Class 2: There is at least one pair $(i,j)$ for which $p_i$ and $p_j$ intersect exactly in one point.
Notice that in class $2$ it's impossible for both $p_i$ and $p_j$ to be matching pairs (If $(x_1, y_1)$ and $(x_2, y_2)$ match, it's impossible for $(x_1, y_1)$ and $(x_3, y_3)$ to match). So the contribution of Class $2$ to the expectation of $X$ is $0$. The bound we want on the expectation would follow from the following two claims:
Claim 1: For any tuple in class $1$ we have $E(X_{p_1} X_{p_2} \dots X_{p_n}) = E(Z_{p_1} Z_{p_2} \dots Z_{p_n}) (1+o(1))$. (So the total contribution of Class $1$ to $E(X)$ and $E(Z)$ is roughly the same).
Claim 2: The total contribution of class $2$ to $E(Z)$ is $o(1)$.
The intuition here is that because $m$ is fixed and the size of the grid tends to infinity, most collections of points won't overlap at all, so class $2$ isn't that significant.
For claim $1$: If $r$ is the number of distinct pairs in $(p_1, p_2, \dots, p_m)$, then we have \begin{eqnarray*} E(Z_{p_1} Z_{p_2} \dots Z_{p_m}) &=& \left(\frac{1}{4n^2-1}\right)^r \\ E(X_{p_1} X_{p_2} \dots X_{p_m}) &=& \left(\frac{1}{4n^2-1}\right)\left(\frac{1}{4n^2-3}\right) \dots \left(\frac{1}{4n^2-(2r-1)}\right)\end{eqnarray*} (Knowing certain pairs match makes it slightly more likely that other pairs match too).

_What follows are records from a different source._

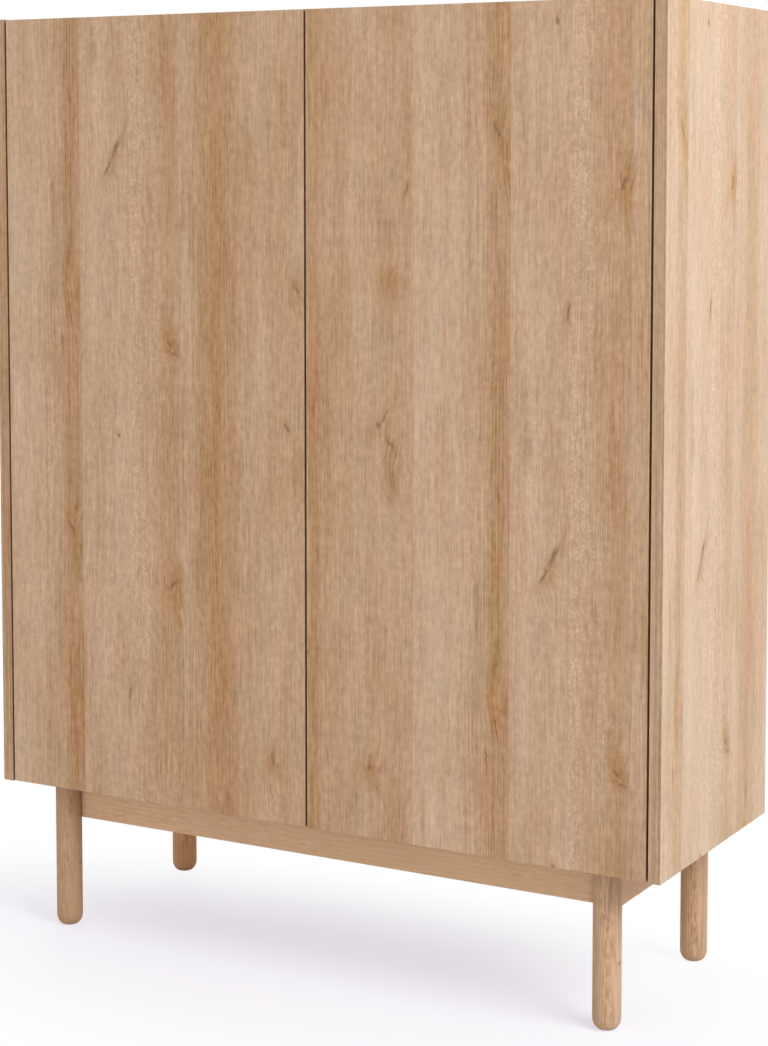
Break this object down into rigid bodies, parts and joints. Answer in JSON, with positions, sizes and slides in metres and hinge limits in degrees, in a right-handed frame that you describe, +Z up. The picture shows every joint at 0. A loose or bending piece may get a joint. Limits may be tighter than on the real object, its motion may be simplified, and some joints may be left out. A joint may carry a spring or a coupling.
{
  "type": "credenza",
  "caption": "Tall, shallow credenza in pale oak: plain doors set flush between full-height sides, on round legs joined by a rail frame.",
  "frame": {"origin": "on the floor under the middle of the body", "axes": "+X to the right seen from the front, +Y from the doors to the back, +Z up"},
  "size_m": [1.1, 0.4, 1.4],
  "materials": {
    "door_veneer": "satin oak veneer, upright staves",
    "body_veneer": "satin oak veneer, upright grain",
    "back_board": "matt printed fibreboard",
    "joint_strip": "matt",
    "solid_oak": "matt lacquered solid oak",
    "block_wood": "sawn",
    "screw_steel": "zinc plated",
    "hinge_steel": "nickel plated",
    "strike_steel": "nickel plated",
    "latch_grey": "matt",
    "latch_white": "matt"
  },
  "bodies": {
    "cabinet": {"back_joint_strip": "joint_strip", "bottom_panel": "body_veneer", "centre_partition": "body_veneer", "front_left_base_screw": "screw_steel", "front_left_corner_block": "block_wood", "front_left_leg": "solid_oak", "front_rail": "solid_oak", "front_right_base_screw": "screw_steel", "front_right_corner_block": "block_wood", "front_right_leg": "solid_oak", "left_back_panel": "back_board", "left_latch_housing": "latch_grey", "left_lower_hinge_arm": "hinge_steel", "left_lower_hinge_plate": "hinge_steel", "left_lower_shelf": "body_veneer", "left_middle_hinge_arm": "hinge_steel", "left_middle_hinge_plate": "hinge_steel", "left_rail": "solid_oak", "left_side_panel": "body_veneer", "left_upper_hinge_arm": "hinge_steel", "left_upper_hinge_plate": "hinge_steel", "left_upper_shelf": "body_veneer", "rear_left_base_screw": "screw_steel", "rear_left_corner_block": "block_wood", "rear_left_leg": "solid_oak", "rear_rail": "solid_oak", "rear_right_base_screw": "screw_steel", "rear_right_corner_block": "block_wood", "rear_right_leg": "solid_oak", "right_back_panel": "back_board", "right_latch_housing": "latch_grey", "right_lower_hinge_arm": "hinge_steel", "right_lower_hinge_plate": "hinge_steel", "right_lower_shelf": "body_veneer", "right_middle_hinge_arm": "hinge_steel", "right_middle_hinge_plate": "hinge_steel", "right_rail": "solid_oak", "right_side_panel": "body_veneer", "right_upper_hinge_arm": "hinge_steel", "right_upper_hinge_plate": "hinge_steel", "right_upper_shelf": "body_veneer", "top_panel": "body_veneer"},
    "left_hinge_links": {"left_lower_hinge_link": "hinge_steel", "left_middle_hinge_link": "hinge_steel", "left_upper_hinge_link": "hinge_steel"},
    "left_door": {"left_door_panel": "door_veneer", "left_lower_hinge_cup": "hinge_steel", "left_middle_hinge_cup": "hinge_steel", "left_strike_plate": "strike_steel", "left_upper_hinge_cup": "hinge_steel"},
    "left_plunger": {"left_latch_plunger": "latch_white"},
    "right_hinge_links": {"right_lower_hinge_link": "hinge_steel", "right_middle_hinge_link": "hinge_steel", "right_upper_hinge_link": "hinge_steel"},
    "right_door": {"right_door_panel": "door_veneer", "right_lower_hinge_cup": "hinge_steel", "right_middle_hinge_cup": "hinge_steel", "right_strike_plate": "strike_steel", "right_upper_hinge_cup": "hinge_steel"},
    "right_plunger": {"right_latch_plunger": "latch_white"}
  },
  "joints": [
    {"name": "left_door_swing", "type": "hinge", "parent": "left_hinge_links", "child": "left_door", "pos_m": [-0.52, -0.1905, 0.326], "axis": [0, 0, -1], "range_deg": [0, 125]},
    {"name": "left_link_swing", "type": "hinge", "parent": "cabinet", "child": "left_hinge_links", "pos_m": [-0.502, -0.172, 0.326], "axis": [0, 0, 1], "range_deg": [0, 25]},
    {"name": "left_plunger_slide", "type": "slide", "parent": "cabinet", "child": "left_plunger", "axis": [0, -1, 0], "range_m": [0, 0.012]},
    {"name": "right_door_swing", "type": "hinge", "parent": "right_hinge_links", "child": "right_door", "pos_m": [0.52, -0.1905, 0.326], "axis": [0, 0, 1], "range_deg": [0, 125]},
    {"name": "right_link_swing", "type": "hinge", "parent": "cabinet", "child": "right_hinge_links", "pos_m": [0.502, -0.172, 0.326], "axis": [0, 0, -1], "range_deg": [0, 25]},
    {"name": "right_plunger_slide", "type": "slide", "parent": "cabinet", "child": "right_plunger", "axis": [0, -1, 0], "range_m": [0, 0.012]}
  ],
  "couplings": [
    {"joint": "left_link_swing", "follows": "left_door_swing", "ratio": 0.2},
    {"joint": "left_plunger_slide", "follows": "left_door_swing", "m_per_rad": 0.0055},
    {"joint": "right_link_swing", "follows": "right_door_swing", "ratio": 0.2},
    {"joint": "right_plunger_slide", "follows": "right_door_swing", "m_per_rad": 0.0055}
  ]
}
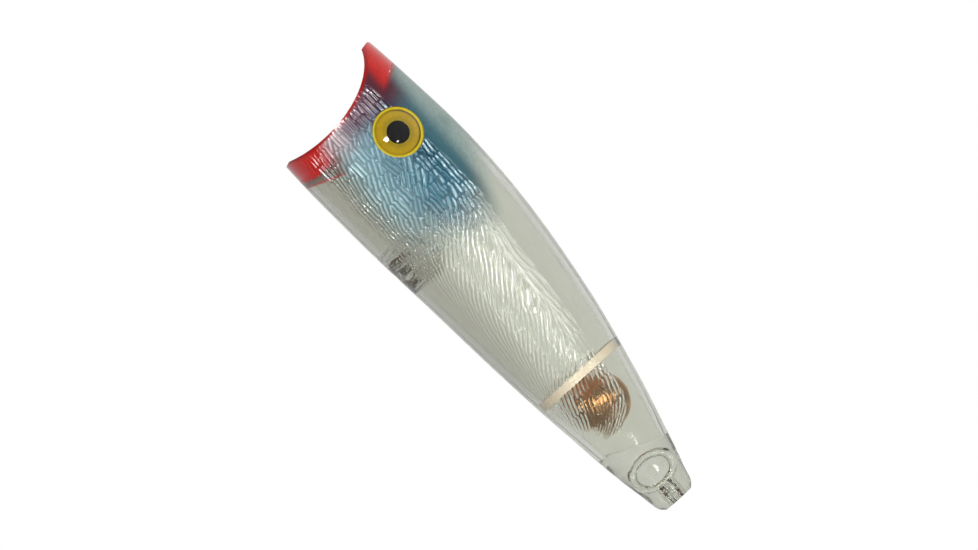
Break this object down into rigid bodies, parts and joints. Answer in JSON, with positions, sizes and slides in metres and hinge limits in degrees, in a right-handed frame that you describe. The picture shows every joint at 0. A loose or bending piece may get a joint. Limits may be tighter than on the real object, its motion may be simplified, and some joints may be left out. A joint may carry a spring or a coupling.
{
  "type": "topwater popper",
  "caption": "Clear popper lure body with a cupped mouth, domed eyes, a bulkhead and a rattle ball in a sealed chamber, with hanger pockets in tail and belly.",
  "frame": {"origin": "centre of the flat tail face, on the axis of the tail hanger socket", "axes": "+X out of the tail along the body, +Z towards the back of the lure, +Y to the lure's right side; the left side faces -Y"},
  "size_m": [0.0641, 0.015, 0.0186],
  "materials": {
    "left_shell": "clear moulded plastic, airbrushed at the head",
    "right_shell": "clear moulded plastic, airbrushed at the head",
    "mouth_cup": "gloss red",
    "rattle_bulkhead": "cream",
    "rattle_ball": "copper-coloured plating",
    "eye_iris_left": "yellow foil",
    "eye_pupil_left": "black",
    "eye_dome_left": "clear",
    "eye_iris_right": "yellow foil",
    "eye_pupil_right": "black",
    "eye_dome_right": "clear"
  },
  "bodies": {
    "lure_body": {"left_shell": "left_shell", "right_shell": "right_shell", "mouth_cup": "mouth_cup", "rattle_bulkhead": "rattle_bulkhead", "eye_iris_left": "eye_iris_left", "eye_pupil_left": "eye_pupil_left", "eye_dome_left": "eye_dome_left", "eye_iris_right": "eye_iris_right", "eye_pupil_right": "eye_pupil_right", "eye_dome_right": "eye_dome_right"},
    "ball": {"rattle_ball": "rattle_ball"}
  },
  "joints": [
    {"name": "ball_roll", "type": "slide", "parent": "lure_body", "child": "ball", "axis": [1, 0, 0], "range_m": [0, 0.0026]}
  ]
}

In particular, we have $$E(Z_{p_1} Z_{p_2} \dots Z_{p_m}) \leq E(X_{p_1} X_{p_2} \dots X_{p_m}) \leq E(Z_{p_1} Z_{p_2} \dots Z_{p_m})\left(\frac{4n^2-1}{4n^2-2m}\right)^m$$
A sketchier argument for Claim $2$: Let $r$ be as in claim $1$. If we consider all $m$-tuples containing $r$ distinct pairs, then only an $O(\frac{1}{2n^2c_d})$ of them have any overlap between the $r$ pairs. (the denominator here coming from how there's $2n^2c_d$ close pairs to choose from. Again the constant in the $O$ notation can depend on $m$ or $d$). All tuples with $r$ pairs have the same contribution to $E(Z)$, so the contribution from pairs with overlap is only $O(\frac{1}{n^2})$ the contribution from all pairs. The claim follows since $E(Z)=O(1)$.